At last, six hours later, I rinse the whole thing out. Well, it’s slightly more complicated than that. First Kyle gives me a quick rinse in equal parts white vinegar and water, which, due to the fact that I can never remember how long to nuke it for, is usually either too hot or too cold. Then I’m supposed to rinse my hair completely in cool water (ha!) until the water runs completely clear (or I’m bored.) And then there’s the third step to the rinsing-out process, which is where I panic that the dye is going to stain our white subway tile surround, even though it never does. (That step is important.)

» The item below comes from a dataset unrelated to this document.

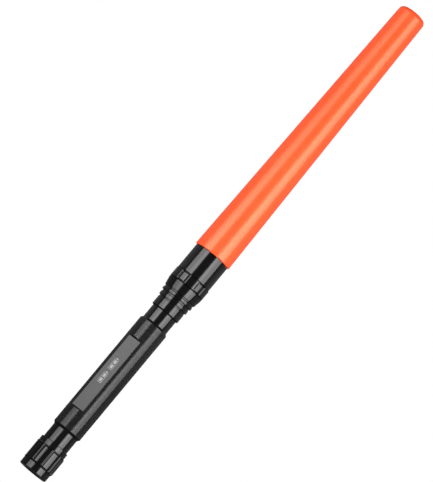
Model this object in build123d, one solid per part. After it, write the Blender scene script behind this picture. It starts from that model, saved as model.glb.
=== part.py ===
from build123d import *
import os
from math import atan2, cos, degrees, radians, sin, sqrt

# Traffic baton light: a two-cell aluminium torch with a push-fit orange signalling wand.
# Millimetres. +Z runs along the baton from the tail to the tip of the wand, and the origin is the
# centre of the tail cap's flat end face. The flat along the side of the handle faces -Y.

# ---- driving dimensions ----
TORCH_L = 217.5  # tail face to the front rim of the head
BATON_L = 466.0  # tail face to the tip of the wand
BODY_R = 12.7  # over the knurling of the one-inch handle
NECK_R = 11.25  # plain necks at both ends of the knurling
CELL_L, CELL_R = 69.0, 9.02  # a protected 18650 cell, without its wrap
WRAP_T = 0.13
CELL_BORE_R = 9.4

CAP_END_R, CAP_END_L = 12.5, 6.4
GRIP_R, GRIP_END_Z = 13.4, 22.2
CAP_COLLAR_R, SEAM_Z = 12.45, 27.3
CAP_MOUTH_Z = SEAM_Z - 0.1
CAP_POCKETS, CAP_POCKET_DEG, CAP_POCKET_AT = 9, 31.0, -71.4
CAP_POCKET_FLOOR_R = 12.2

KNURL_Z0, KNURL_Z1 = 41.6, 146.2
NECK_CHAMFER_L = 1.8
FLAT_Z0, FLAT_Z1, FLAT_Y = 59.8, 128.8, -11.3

HEAD_Z = 185.7  # seam between the body's flared end and the head
HEAD_RING_R, HEAD_RING_END_Z = 16.1, 194.1
BEZEL_R = 15.25
HEAD_POCKETS, HEAD_POCKET_DEG, HEAD_POCKET_AT = 6, 25.0, -88.2

THREAD_GAP = 0.05  # radial running clearance of a thread, drawn as a plain cylinder
REAR_THREAD_R, REAR_BORE_R = 10.7, 10.75
FRONT_THREAD_R, FRONT_BORE_R = 14.25, 14.3

REAR_CELL_Z = 35.0
FRONT_CELL_Z = REAR_CELL_Z + CELL_L
CELLS_END_Z = FRONT_CELL_Z + CELL_L

SPIGOT_R, SPIGOT_BORE_R = 14.3, 12.8
SPIGOT_Z = 211.9
WAND_Z = TORCH_L + 0.05
WAND_MOUTH_R, WAND_TIP_R = 16.35, 11.75
WAND_WALL = 1.8
WAND_TIP_ROUND = 4.2


def turned(*points):
    """A solid of revolution about Z from its closed outline of (radius, z) points."""
    outline = Polyline(*[(r, 0, z) for r, z in points], close=True)
    return revolve(make_face(outline), Axis.Z)


def ring(outer, inner, z0, z1):
    """A plain ring, or a disc where the inner radius is 0."""
    return turned((inner, z0), (outer, z0), (outer, z1), (inner, z1))


def bevelled_ring(outer, inner, z0, z1, bevel):
    return turned(
        (inner, z0),
        (outer - bevel, z0),
        (outer, z0 + bevel),
        (outer, z1 - bevel),
        (outer - bevel, z1),
        (inner, z1),
    )


def o_ring(centre_r, section_r, z):
    return Pos(0, 0, z) * Torus(centre_r, section_r)


def pockets(body, count, width_deg, start_deg, floor_r, z0, z1):
    """Cut a row of shallow grip pockets, each with its floor concentric with the body."""
    for k in range(count):
        centre = start_deg + 360 / count * k
        body -= pocket_cutter(floor_r, z0, z1, centre, width_deg)
    return body


def pocket_cutter(floor_r, z0, z1, centre_deg, width_deg):
    reach = floor_r + 6
    half = radians(width_deg / 2)
    corners = [(0, 0), (reach, -half), (reach * 1.1, 0), (reach, half)]
    points = [(r * cos(a), r * sin(a)) for r, a in corners]
    wedge = extrude(make_face(Polyline(*points, close=True)), z1 - z0)
    wedge -= Cylinder(floor_r, 3 * (z1 - z0))
    return Pos(0, 0, z0) * Rot(0, 0, centre_deg) * wedge


def coil(wire_r, start_r, end_r, z0, z1, turns):
    """A compression spring, straight or conical, between two planes."""
    height = z1 - z0 - 2 * wire_r
    cone = degrees(atan2(end_r - start_r, height))
    path = Pos(0, 0, z0 + wire_r) * Helix(height / turns, height, start_r, cone_angle=cone)
    section = Plane(path @ 0, z_dir=path % 0) * Circle(wire_r)
    return sweep(section, path, is_frenet=True)


# ---- tail cap and its switch ----
def tail_cap():
    cap = turned(
        (7.0, 0),
        (CAP_END_R - 0.5, 0),
        (CAP_END_R, 0.5),
        (CAP_END_R, CAP_END_L),
        (GRIP_R, CAP_END_L + 0.9),
        (GRIP_R, GRIP_END_Z - 0.9),
        (CAP_COLLAR_R, GRIP_END_Z),
        (CAP_COLLAR_R, CAP_MOUTH_Z - 0.3),
        (CAP_COLLAR_R - 0.3, CAP_MOUTH_Z),
        (REAR_BORE_R, CAP_MOUTH_Z),
        (REAR_BORE_R, 18.5),
        (9.6, 18.5),
        (9.6, 3.2),
        (7.0, 3.2),
    )
    z0, z1 = CAP_END_L + 1.2, GRIP_END_Z - 1.2
    return pockets(cap, CAP_POCKETS, CAP_POCKET_DEG, CAP_POCKET_AT, CAP_POCKET_FLOOR_R, z0, z1)


def boot():
    """The rubber button cover: a flange inside the cap and a dome just below its end face."""
    outline = [(0, 1.0), (3.4, 1.0), (5.4, 1.5), (6.5, 2.6), (6.6, 3.3), (8.9, 3.3), (8.9, 4.4)]
    outline += [(5.7, 4.4), (5.7, 3.2), (4.9, 2.4), (3.2, 2.0), (0, 2.0)]
    return turned(*outline)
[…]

The results, when compared to my post-bleaching hair, is damn-near magical. My hair is not only a deliciously dark purple, but it’s soft, shiny and feel really healthy. Even my stylist (who’s still a little miffed that I dye my hair at home instead of paying her to do it) can’t help but marvel at how healthy my hair is despite all the coloring.
And that’s it! The color in it’s original shade will only last about two weeks, but after that it will soften and develop beautiful natural highlights in blues and lavenders and pinks that will look lovely for another six or seven weeks after that.
And when my roots get out of control and my color finally blows out, I know Kyle will be there to make me colorful again!